▶ [What the task asks] Gather each line of the entries below that includes "into".

[Dataset rows]
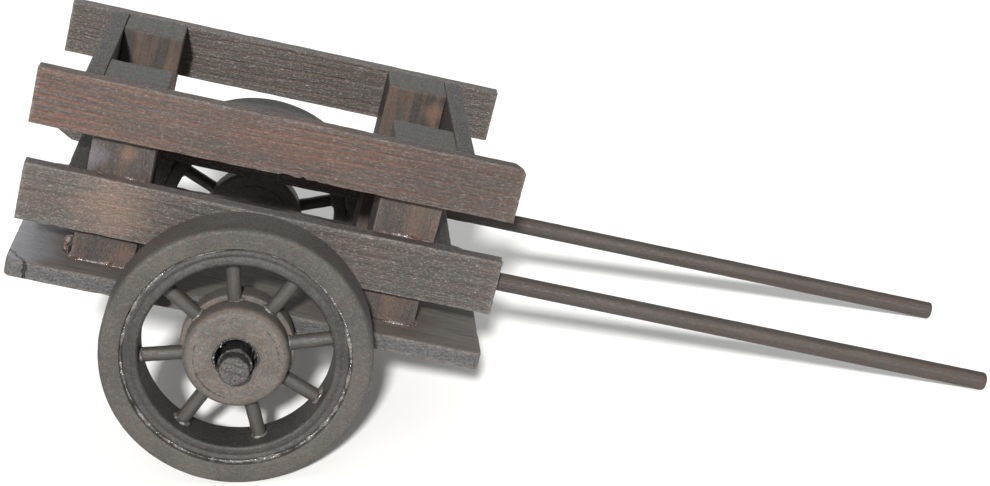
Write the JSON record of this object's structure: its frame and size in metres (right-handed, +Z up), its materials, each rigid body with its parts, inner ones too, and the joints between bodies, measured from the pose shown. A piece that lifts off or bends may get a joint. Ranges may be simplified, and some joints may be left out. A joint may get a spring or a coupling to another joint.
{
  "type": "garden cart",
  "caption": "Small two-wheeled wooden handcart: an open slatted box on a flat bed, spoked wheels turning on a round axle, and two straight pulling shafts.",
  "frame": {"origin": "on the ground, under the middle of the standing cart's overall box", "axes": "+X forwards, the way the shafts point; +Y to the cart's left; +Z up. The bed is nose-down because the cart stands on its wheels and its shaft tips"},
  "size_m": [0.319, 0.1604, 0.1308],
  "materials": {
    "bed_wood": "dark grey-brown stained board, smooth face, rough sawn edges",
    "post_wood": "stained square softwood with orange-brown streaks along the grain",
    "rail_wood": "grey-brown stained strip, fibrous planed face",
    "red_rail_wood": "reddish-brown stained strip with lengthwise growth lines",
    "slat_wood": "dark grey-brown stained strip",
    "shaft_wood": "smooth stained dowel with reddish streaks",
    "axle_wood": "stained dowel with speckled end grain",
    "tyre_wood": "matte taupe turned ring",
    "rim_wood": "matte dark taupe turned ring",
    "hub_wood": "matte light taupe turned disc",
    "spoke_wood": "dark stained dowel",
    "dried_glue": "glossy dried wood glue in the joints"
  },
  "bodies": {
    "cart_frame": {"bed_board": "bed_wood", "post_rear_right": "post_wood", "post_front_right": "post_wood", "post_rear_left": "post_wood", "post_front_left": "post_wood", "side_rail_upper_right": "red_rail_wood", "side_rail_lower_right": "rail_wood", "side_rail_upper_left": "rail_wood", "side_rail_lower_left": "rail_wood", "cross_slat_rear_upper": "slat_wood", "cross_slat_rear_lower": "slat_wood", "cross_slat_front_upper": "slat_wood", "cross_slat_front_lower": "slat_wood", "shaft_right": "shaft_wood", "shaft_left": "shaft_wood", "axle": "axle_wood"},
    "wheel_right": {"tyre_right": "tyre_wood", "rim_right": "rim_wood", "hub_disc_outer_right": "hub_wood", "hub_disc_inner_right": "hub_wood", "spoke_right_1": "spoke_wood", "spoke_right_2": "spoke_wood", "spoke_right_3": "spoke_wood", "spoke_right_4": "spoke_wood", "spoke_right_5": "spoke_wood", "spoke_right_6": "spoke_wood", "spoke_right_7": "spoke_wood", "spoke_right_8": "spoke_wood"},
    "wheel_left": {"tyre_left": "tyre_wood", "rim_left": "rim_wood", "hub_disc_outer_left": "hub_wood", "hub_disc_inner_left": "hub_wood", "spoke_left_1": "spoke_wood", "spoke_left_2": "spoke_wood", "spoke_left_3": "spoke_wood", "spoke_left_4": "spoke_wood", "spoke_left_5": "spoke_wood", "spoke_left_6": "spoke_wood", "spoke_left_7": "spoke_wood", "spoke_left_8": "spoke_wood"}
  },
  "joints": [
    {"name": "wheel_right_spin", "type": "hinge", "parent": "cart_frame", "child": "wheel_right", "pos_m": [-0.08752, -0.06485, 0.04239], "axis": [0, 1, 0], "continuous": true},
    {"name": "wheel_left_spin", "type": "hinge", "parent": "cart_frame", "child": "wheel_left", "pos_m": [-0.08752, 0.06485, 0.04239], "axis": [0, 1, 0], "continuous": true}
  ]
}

* * *

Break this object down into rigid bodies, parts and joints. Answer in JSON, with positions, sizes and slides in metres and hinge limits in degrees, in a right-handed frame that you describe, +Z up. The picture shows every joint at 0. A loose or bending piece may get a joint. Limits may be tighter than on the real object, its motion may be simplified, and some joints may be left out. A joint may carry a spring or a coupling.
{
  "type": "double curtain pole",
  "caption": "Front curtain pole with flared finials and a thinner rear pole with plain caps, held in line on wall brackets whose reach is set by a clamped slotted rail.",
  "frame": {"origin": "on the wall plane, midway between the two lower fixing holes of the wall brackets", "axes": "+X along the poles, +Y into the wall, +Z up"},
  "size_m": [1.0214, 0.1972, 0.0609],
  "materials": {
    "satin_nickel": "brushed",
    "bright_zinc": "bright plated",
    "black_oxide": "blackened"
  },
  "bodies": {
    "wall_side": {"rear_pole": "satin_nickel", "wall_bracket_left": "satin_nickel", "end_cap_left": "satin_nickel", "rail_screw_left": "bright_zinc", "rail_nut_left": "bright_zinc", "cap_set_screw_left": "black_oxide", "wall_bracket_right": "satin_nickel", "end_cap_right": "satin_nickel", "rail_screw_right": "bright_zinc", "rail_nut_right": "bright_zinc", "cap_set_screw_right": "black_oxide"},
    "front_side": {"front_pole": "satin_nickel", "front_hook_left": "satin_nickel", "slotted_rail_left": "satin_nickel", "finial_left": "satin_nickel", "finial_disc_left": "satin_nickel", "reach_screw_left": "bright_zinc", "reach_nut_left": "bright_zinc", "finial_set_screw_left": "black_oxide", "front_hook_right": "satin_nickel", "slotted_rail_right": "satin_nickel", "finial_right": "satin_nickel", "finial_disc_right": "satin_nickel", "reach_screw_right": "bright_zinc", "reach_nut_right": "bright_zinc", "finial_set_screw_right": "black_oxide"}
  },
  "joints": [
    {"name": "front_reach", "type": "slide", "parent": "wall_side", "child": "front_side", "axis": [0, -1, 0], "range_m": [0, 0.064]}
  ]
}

--

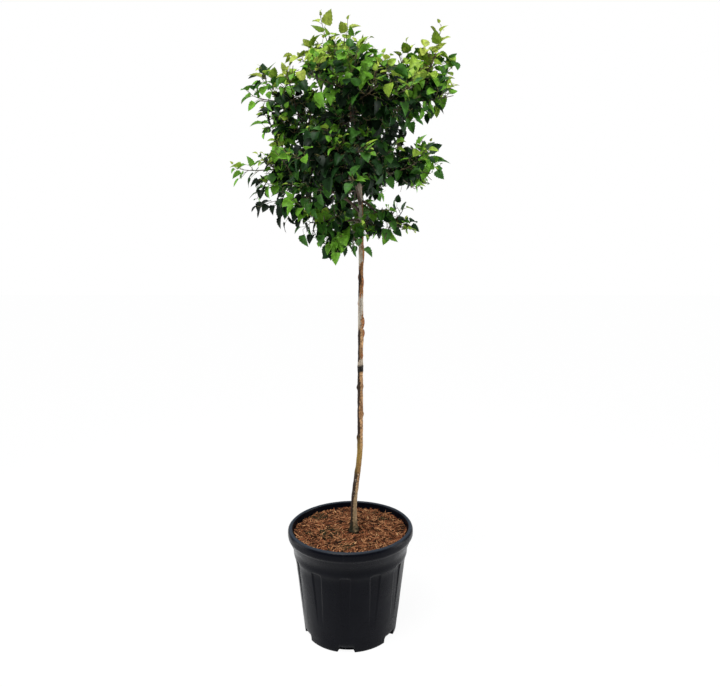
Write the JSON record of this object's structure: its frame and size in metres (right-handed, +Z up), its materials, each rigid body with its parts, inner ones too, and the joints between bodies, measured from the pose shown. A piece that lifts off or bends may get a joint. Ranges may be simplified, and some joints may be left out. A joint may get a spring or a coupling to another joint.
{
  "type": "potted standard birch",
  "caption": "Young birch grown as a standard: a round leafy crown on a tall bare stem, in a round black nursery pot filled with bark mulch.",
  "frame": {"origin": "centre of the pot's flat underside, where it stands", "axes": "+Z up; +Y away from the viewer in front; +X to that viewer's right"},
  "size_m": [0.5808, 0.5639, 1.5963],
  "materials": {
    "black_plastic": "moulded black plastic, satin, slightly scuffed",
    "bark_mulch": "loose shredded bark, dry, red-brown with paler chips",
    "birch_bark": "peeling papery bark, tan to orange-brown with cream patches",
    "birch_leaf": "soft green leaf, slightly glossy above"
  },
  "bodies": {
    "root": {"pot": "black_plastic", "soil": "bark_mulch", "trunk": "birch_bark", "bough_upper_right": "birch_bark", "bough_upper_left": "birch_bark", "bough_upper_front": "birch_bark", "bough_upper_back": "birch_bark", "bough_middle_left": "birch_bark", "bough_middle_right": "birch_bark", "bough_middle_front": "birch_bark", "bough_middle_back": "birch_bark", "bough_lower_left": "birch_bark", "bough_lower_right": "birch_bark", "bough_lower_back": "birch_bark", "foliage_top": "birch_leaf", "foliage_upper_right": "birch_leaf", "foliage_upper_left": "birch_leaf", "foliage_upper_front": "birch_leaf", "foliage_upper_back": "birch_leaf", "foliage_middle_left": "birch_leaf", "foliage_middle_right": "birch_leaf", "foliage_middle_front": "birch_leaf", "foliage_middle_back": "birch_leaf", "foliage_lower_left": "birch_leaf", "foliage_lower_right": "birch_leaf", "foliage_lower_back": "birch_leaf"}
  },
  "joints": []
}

▶ [Result]
Break this object down into rigid bodies, parts and joints. Answer in JSON, with positions, sizes and slides in metres and hinge limits in degrees, in a right-handed frame that you describe, +Z up. The picture shows every joint at 0. A loose or bending piece may get a joint. Limits may be tighter than on the real object, its motion may be simplified, and some joints may be left out. A joint may carry a spring or a coupling.
  "frame": {"origin": "on the wall plane, midway between the two lower fixing holes of the wall brackets", "axes": "+X along the poles, +Y into the wall, +Z up"},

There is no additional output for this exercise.